Bulk sediment physical and geochemical properties for cores collected post-hurricane Harvey at the Aransas and Anahuac National Wildlife Refuges, Texas on January 2018

Website: https://www.bco-dmo.org/dataset/827477
Data Type: Other Field Results
Version: 1
Version Date: 2020-10-22

Project
» Hurricane Harvey Impacts on Local and Landscape Scale Salt Marsh Carbon Storage (Harvey Marsh Carbon Storage)
ContributorsAffiliationRole
Arriola, JillUniversity of North Carolina at Chapel Hill (UNC-Chapel Hill)Principal Investigator
Cable, JayeUniversity of North Carolina at Chapel Hill (UNC-Chapel Hill)Co-Principal Investigator
Pavelsky, TamlinUniversity of North Carolina at Chapel Hill (UNC-Chapel Hill)Co-Principal Investigator
Copley, NancyWoods Hole Oceanographic Institution (WHOI BCO-DMO)BCO-DMO Data Manager

Abstract
This dataset reports porosity, organic content, stable isotopes 13-carbon and 15-nitrogen, activity of 137-cesium and excess 210-lead from two sites at the Aransas National Wildlife Refuge (NWR) and the Anahuac NWR. These sites coincide with locations of salt marsh carbon burial studies performed in 2014.


Coverage

Spatial Extent: N:29.57492 E:-94.55827 S:28.30363 W:-96.8036
Temporal Extent: 2018-02-05 - 2018-02-08

Methods & Sampling

Sediments were extracted using a polycarbonate push core (7 cm ID x 50 cm L) with beveled edges pushed into the marsh surface. Cores were sectioned into 1-cm intervals on site on the day of collection and stored cold until laboratory analysis. All sediment samples were weighed damp, placed into a drying oven at 60°C for at least 48 hours for evaporation of water content and re-weighed dry. Porosity of samples was calculated using the difference between the wet and dry weight multiplied by the assumed density of water to estimate the volume of the void space. The void space volume was then divided by the total volume to calculate porosity. The dry bulk densities were calculated by dividing the mass of the dry sediment by the known volume of the sample. Bulk plant material, such as root mats and rhizomes, was manually removed with tweezers after the samples dried. Dried sediment samples were then homogenized using a mortar and pestle. Percent organic matter (OM) was determined on an aliquot of the homogenized sediments via loss on ignition. Between 1.0 and 3.0 g of sediment was distributed into pre-weighed porcelain crucibles and ignited in a Lindberg Blue M1100 muffle furnace at 550°C for 4 hours and reweighed to obtain percent OM content.

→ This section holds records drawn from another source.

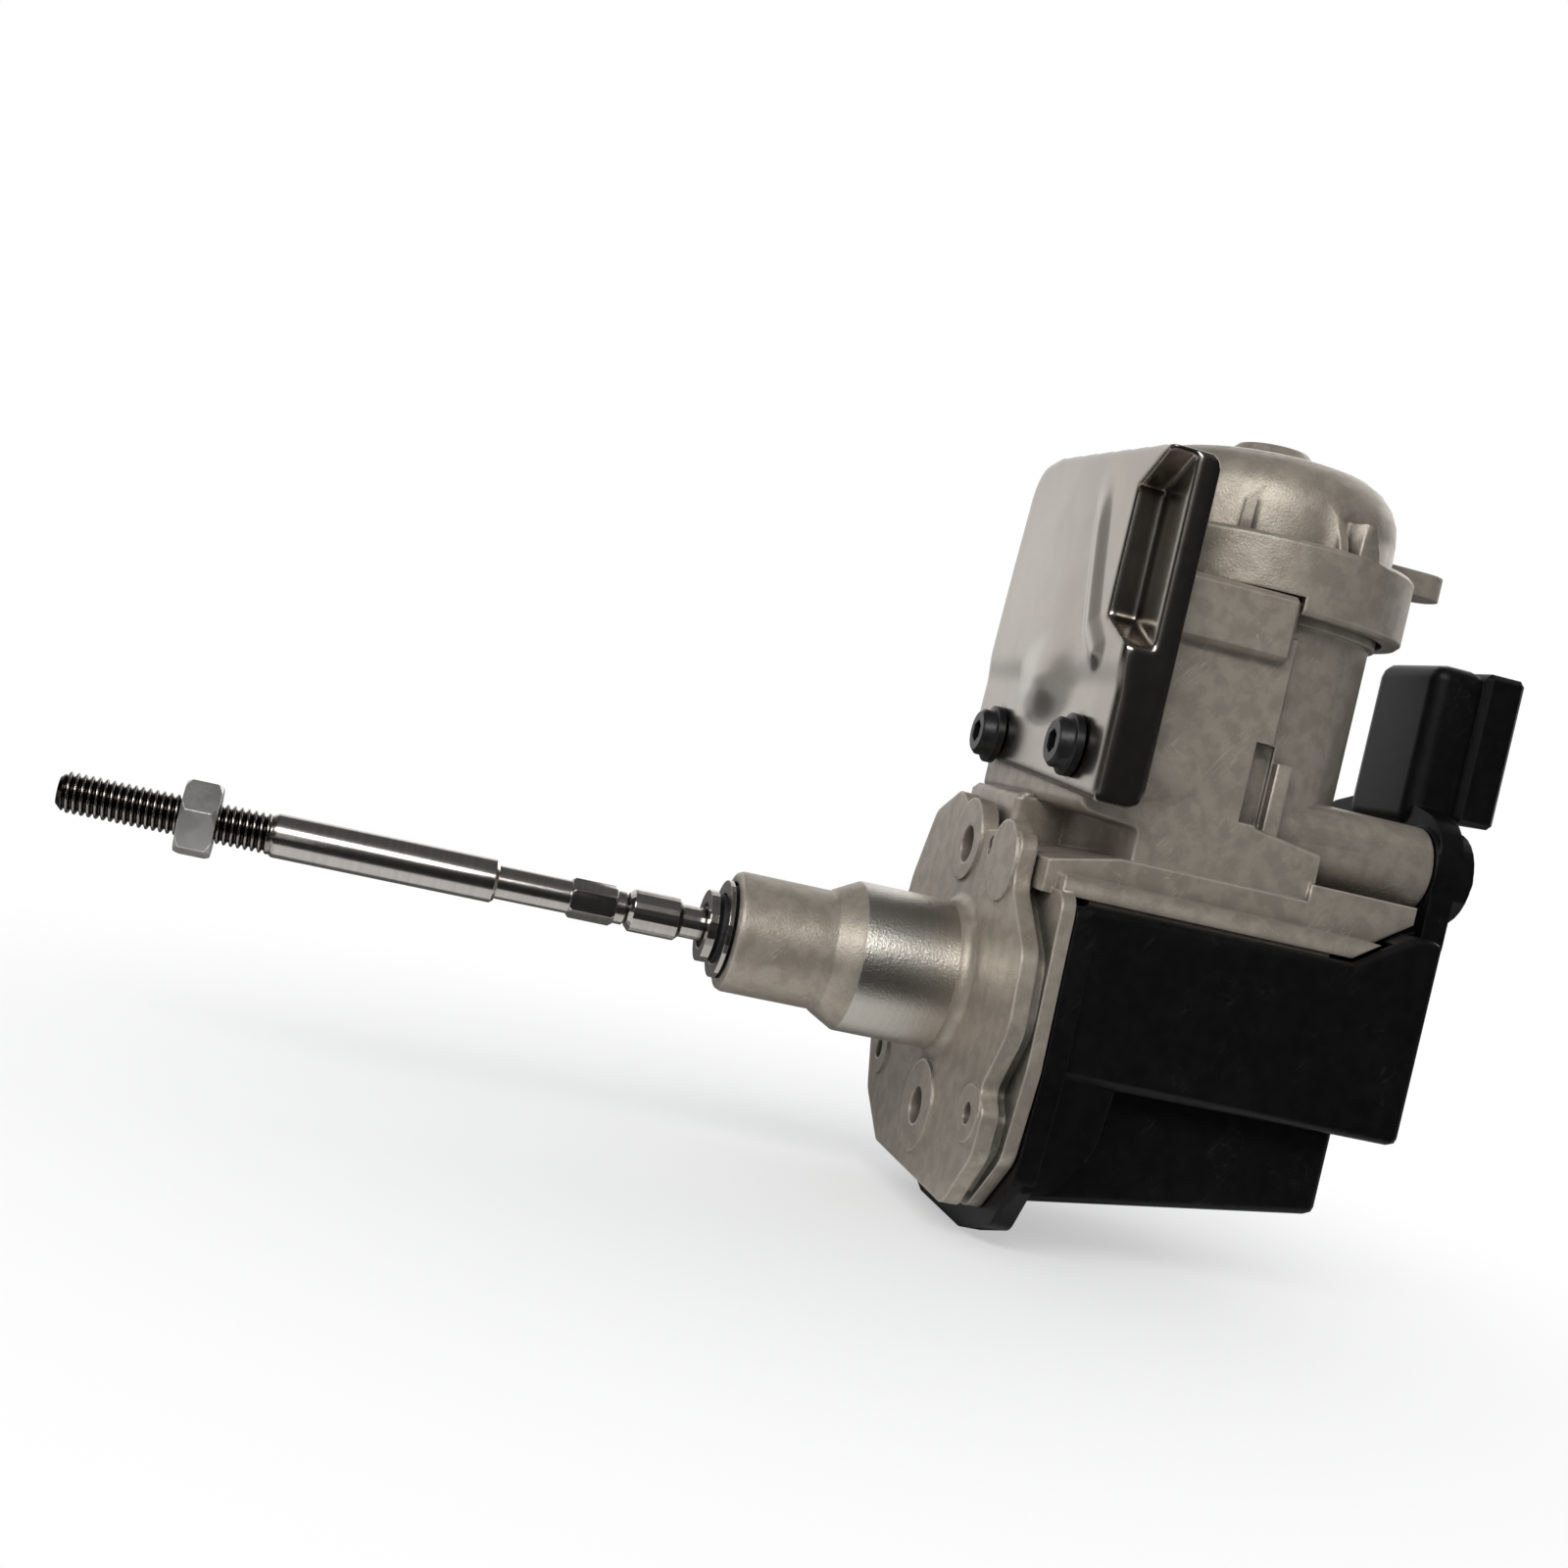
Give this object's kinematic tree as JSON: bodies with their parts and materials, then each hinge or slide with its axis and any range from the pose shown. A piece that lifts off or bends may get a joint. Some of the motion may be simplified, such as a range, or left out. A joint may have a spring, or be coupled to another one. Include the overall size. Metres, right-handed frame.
{
  "type": "electric wastegate actuator",
  "caption": "Electric turbo wastegate actuator: motor housing with heat shield, geared rack drive under a black cover, and an adjustable push rod with lock nut.",
  "frame": {"origin": "where the push rod's axis meets the front face of the mounting flange", "axes": "+X along the rod, away from its threaded tip; +Z along the motor axis, towards the motor's end cap; -Y is the side the picture shows"},
  "size_m": [0.2139, 0.0667, 0.1276],
  "materials": {
    "cast_aluminium": "as-cast, fine grained, machined on the pilot",
    "stainless_sheet": "satin stamped stainless sheet",
    "turned_steel": "bright turned steel",
    "zinc_nut": "light zinc plating",
    "black_screw": "black oxide",
    "black_plastic": "glass filled black moulding",
    "dark_plastic": "phenolic card",
    "gear_polymer": "natural moulded gear polymer",
    "seal_rubber": "moulded seal",
    "bronze": "sintered bronze",
    "copper": "copper segments",
    "magnet": "dark ferrite",
    "lamination": "stacked laminations",
    "carbon": "carbon brush",
    "board": "green circuit board",
    "tinned": "tinned terminal"
  },
  "bodies": {
    "housing": {"gear_housing": "cast_aluminium", "motor_end_cap": "cast_aluminium", "cap_seal_ring": "seal_rubber", "heat_shield": "stainless_sheet", "shield_screw_near": "black_screw", "shield_screw_far": "black_screw", "gear_cover": "black_plastic", "cover_screw_near": "turned_steel", "cover_screw_far": "turned_steel", "lug_screw_near": "turned_steel", "lug_screw_far": "turned_steel", "front_guide_bush": "bronze", "rear_guide_bush": "bronze", "rod_seal": "seal_rubber", "seal_retainer": "turned_steel", "seal_washer": "turned_steel", "motor_can": "turned_steel", "motor_bearing_top": "bronze", "motor_bearing_bottom": "bronze", "field_magnet_left": "magnet", "field_magnet_right": "magnet", "brush_card": "dark_plastic", "motor_brush_near": "carbon", "motor_brush_far": "carbon", "idler_pin": "turned_steel", "idler_clip": "turned_steel", "output_bearing_upper": "bronze", "output_bearing_lower": "bronze", "rack_guide": "gear_polymer", "sensor_board": "board", "hall_sensor": "dark_plastic", "terminal_pin_1": "tinned", "terminal_pin_2": "tinned", "terminal_pin_3": "tinned", "terminal_pin_4": "tinned", "terminal_pin_5": "tinned"},
    "push_rod": {"adjusting_rod": "turned_steel", "lock_nut": "zinc_nut", "rack_rod": "turned_steel", "magnet_holder": "black_plastic", "position_magnet": "magnet"},
    "rotor": {"armature": "lamination", "commutator": "copper", "motor_shaft": "turned_steel", "motor_pinion": "turned_steel"},
    "intermediate": {"intermediate_gear": "gear_polymer"},
    "output": {"output_wheel": "gear_polymer", "output_shaft": "turned_steel"}
  },
  "joints": [
    {"name": "rotor_turn", "type": "hinge", "parent": "housing", "child": "rotor", "pos_m": [0.033, 0, 0.0135], "axis": [0, 0, -1], "range_deg": [0, 849.5]},
    {"name": "rod_slide", "type": "slide", "parent": "housing", "child": "push_rod", "axis": [-1, 0, 0], "range_m": [0, 0.01]},
    {"name": "intermediate_turn", "type": "hinge", "parent": "housing", "child": "intermediate", "pos_m": [0.0391, 0.01436, 0.0122], "axis": [0, 0, 1], "range_deg": [0, 254.9]},
    {"name": "output_turn", "type": "hinge", "parent": "housing", "child": "output", "pos_m": [0.022, 0.0102, 0.008], "axis": [0, 0, 1], "range_deg": [-95.7, 0]}
  ],
  "couplings": [
    {"joint": "rotor_turn", "follows": "rod_slide", "rad_per_m": 1481.5},
    {"joint": "intermediate_turn", "follows": "rod_slide", "rad_per_m": 444.44},
    {"joint": "output_turn", "follows": "rod_slide", "rad_per_m": -166.67}
  ]
}
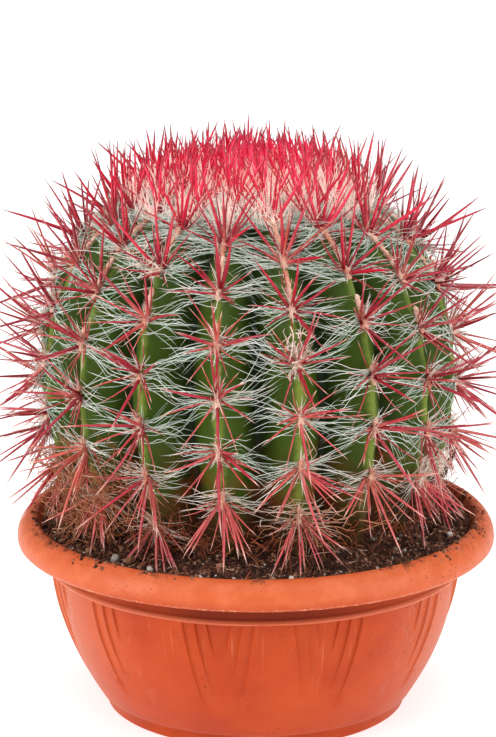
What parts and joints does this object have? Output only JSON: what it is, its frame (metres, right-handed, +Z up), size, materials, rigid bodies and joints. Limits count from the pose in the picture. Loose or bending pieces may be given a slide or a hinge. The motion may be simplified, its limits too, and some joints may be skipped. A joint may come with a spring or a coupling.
{
  "type": "potted round cactus",
  "caption": "Round ribbed cactus with stout red spines, standing in dark soil in a low terracotta-coloured plastic bowl pot.",
  "frame": {"origin": "centre of the underside of the pot's foot ring", "axes": "+Z up along the pot's axis, -Y towards the front of the plant as pictured"},
  "size_m": [0.2777, 0.2821, 0.305],
  "materials": {
    "pot_plastic": "moulded, slightly glossy",
    "soil": "loose potting soil with pale grit",
    "stem_skin": "waxy green skin",
    "spines": "smooth red horn",
    "hairs": "pale papery bristles",
    "wool": "matted felt",
    "dry_fibre": "dry dead fibre"
  },
  "bodies": {
    "root": {"pot": "pot_plastic", "soil": "soil", "cactus": "stem_skin"}
  },
  "joints": []
}
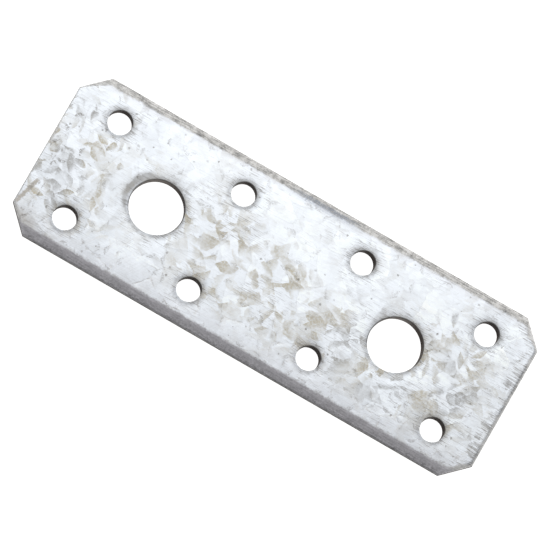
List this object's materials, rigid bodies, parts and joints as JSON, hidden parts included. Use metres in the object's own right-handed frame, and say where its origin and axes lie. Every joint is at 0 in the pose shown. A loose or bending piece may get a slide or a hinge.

An additional aliquot, between 15 and 60 mg, of the original homogenized sediment underwent one of two acid treatments depending on the amount of inorganic carbon determined by LOI. For low inorganic carbon content samples (< 10 % IC) treatment consisted of weighing sediment into silver capsules, vapor acidifying with 12N trace metal grade hydrochloric acid overnight, and then dried at 80°C for one hour before being sealed. For high inorganic carbon content samples (> 10 % IC) treatment consisted of rinsing sediments with 3 mL of a 10% 12N trace metal grade hydrochloric acid solution. Sediments underwent three rinses of 5 mL of deionized water, approximately 4 hours apart to allow sediments to settle, to bring the samples back to a neutral pH. Samples were then dried for 48 hours at 60 °C, weighed into silver capsules, and sealed. Samples were analyzed for TOC, TN, delta13C, and delta15N by the Stable Isotope Facility at the University of California, Davis, CA.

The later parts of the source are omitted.